* Task description: Say the number of lines containing the string "that", and say nothing else.
start Extracted material
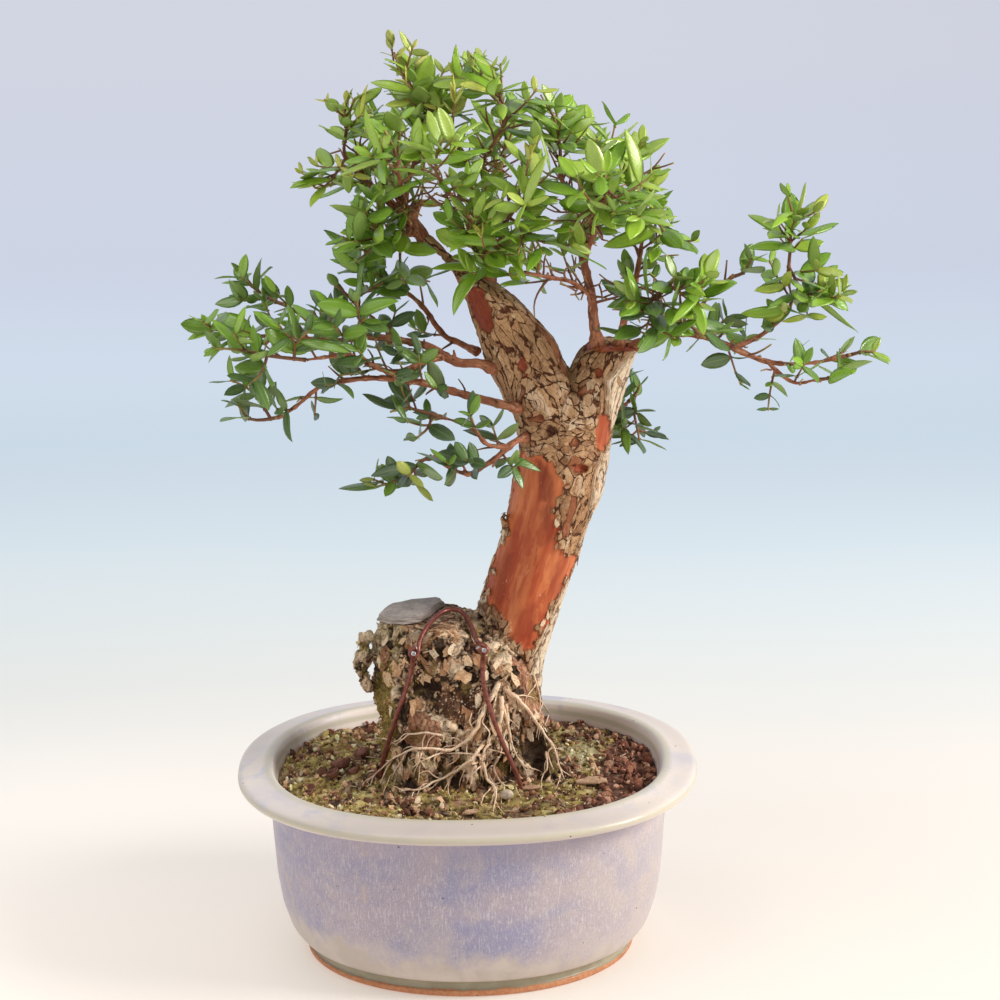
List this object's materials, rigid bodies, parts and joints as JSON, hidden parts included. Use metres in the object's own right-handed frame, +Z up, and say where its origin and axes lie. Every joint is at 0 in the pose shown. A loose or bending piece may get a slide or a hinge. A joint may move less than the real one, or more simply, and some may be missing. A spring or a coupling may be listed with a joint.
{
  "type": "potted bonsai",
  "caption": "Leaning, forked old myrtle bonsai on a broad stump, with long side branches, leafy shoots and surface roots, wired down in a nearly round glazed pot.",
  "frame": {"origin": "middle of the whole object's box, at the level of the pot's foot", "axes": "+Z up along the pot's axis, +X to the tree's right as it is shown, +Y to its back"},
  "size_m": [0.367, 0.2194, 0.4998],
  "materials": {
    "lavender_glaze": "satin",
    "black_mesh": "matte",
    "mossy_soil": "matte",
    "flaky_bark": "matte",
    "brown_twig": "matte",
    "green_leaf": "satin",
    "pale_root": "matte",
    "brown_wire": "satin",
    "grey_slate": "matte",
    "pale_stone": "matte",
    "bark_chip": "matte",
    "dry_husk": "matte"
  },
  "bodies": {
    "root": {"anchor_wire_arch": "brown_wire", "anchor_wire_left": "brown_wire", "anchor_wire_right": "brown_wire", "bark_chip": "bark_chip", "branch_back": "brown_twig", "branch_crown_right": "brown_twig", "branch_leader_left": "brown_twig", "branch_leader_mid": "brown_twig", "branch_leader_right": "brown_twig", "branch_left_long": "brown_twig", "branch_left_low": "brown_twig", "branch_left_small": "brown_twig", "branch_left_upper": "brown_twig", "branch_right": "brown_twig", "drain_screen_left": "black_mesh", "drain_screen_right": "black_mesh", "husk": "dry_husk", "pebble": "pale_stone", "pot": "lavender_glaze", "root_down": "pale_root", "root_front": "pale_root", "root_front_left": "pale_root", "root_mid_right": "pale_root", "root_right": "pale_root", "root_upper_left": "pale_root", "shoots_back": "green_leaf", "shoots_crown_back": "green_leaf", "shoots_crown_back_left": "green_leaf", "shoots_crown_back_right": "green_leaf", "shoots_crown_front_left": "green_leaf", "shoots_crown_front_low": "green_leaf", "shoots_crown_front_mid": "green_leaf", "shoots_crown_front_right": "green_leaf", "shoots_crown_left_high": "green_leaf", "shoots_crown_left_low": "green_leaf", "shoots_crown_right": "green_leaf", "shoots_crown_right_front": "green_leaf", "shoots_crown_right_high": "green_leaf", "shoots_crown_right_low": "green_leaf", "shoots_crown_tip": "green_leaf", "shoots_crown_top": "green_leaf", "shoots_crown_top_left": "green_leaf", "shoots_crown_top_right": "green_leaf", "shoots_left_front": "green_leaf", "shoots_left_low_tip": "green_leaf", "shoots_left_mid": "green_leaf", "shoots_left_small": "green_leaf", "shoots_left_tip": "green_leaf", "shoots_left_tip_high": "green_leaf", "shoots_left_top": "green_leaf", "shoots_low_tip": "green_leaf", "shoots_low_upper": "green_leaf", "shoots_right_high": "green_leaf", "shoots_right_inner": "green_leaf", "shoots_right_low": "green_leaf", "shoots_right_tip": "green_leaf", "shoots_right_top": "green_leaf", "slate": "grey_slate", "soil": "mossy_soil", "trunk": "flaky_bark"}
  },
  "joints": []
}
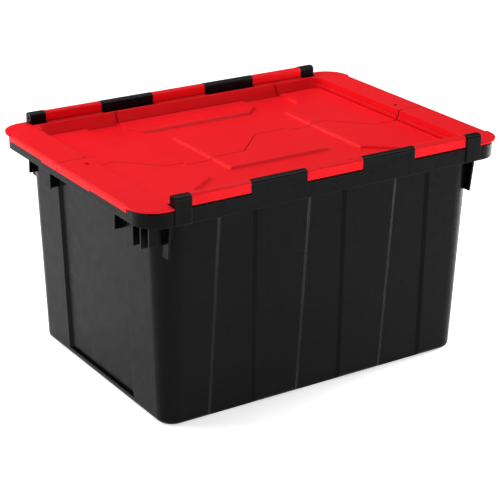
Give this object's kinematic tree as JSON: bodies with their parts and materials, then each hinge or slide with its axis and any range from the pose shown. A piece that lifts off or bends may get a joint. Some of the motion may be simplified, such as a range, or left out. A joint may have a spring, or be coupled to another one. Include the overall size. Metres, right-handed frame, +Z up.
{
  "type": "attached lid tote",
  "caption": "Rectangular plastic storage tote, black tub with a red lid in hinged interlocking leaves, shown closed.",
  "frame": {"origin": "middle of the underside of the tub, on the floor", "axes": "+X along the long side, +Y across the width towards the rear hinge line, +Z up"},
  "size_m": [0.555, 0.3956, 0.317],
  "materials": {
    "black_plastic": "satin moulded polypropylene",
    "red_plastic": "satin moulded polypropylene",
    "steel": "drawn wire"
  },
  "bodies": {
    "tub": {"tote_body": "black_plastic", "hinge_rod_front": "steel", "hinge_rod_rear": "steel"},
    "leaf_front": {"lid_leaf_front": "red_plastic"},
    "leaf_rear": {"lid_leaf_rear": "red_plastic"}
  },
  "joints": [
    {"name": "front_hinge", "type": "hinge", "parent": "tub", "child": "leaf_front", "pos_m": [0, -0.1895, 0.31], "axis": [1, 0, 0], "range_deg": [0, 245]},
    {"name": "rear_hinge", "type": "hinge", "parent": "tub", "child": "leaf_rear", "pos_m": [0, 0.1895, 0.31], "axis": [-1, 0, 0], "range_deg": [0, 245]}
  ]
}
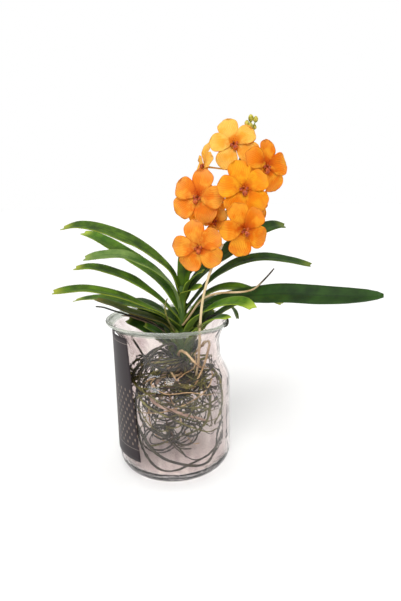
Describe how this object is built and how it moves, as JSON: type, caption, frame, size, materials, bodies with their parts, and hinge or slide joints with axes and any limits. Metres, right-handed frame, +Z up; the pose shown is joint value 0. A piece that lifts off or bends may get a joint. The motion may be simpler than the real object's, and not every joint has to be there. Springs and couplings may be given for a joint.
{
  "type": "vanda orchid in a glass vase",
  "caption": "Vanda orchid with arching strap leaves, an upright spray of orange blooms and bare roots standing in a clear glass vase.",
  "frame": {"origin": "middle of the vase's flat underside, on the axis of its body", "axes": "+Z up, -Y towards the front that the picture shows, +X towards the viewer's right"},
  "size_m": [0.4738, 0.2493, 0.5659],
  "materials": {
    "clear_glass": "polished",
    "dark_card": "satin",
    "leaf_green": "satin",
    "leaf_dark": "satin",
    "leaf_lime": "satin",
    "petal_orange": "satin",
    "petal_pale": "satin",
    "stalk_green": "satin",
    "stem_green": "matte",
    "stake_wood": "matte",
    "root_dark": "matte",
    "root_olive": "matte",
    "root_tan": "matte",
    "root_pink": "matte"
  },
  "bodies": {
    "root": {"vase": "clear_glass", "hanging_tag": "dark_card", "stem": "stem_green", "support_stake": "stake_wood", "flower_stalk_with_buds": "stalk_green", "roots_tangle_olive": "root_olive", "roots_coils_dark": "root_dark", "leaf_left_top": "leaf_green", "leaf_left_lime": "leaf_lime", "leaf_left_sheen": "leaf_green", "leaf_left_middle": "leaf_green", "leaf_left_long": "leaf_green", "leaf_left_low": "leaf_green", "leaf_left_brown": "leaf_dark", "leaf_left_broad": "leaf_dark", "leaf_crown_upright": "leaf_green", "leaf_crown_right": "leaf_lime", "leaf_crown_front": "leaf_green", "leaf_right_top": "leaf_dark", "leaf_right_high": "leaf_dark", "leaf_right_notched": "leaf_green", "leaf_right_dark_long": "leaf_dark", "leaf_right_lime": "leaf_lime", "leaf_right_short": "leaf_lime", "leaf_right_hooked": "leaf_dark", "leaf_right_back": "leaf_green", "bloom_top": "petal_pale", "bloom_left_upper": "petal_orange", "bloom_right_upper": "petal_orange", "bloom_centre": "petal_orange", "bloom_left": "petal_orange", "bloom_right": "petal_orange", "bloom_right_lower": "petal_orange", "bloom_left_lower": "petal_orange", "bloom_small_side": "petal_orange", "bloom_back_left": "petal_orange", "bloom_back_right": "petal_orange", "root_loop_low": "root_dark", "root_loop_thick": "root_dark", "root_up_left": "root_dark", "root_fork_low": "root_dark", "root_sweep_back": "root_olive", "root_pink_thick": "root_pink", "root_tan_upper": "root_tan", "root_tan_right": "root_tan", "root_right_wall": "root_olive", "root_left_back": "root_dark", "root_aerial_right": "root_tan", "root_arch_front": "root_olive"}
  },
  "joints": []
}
end Extracted material
* Output of the task: 3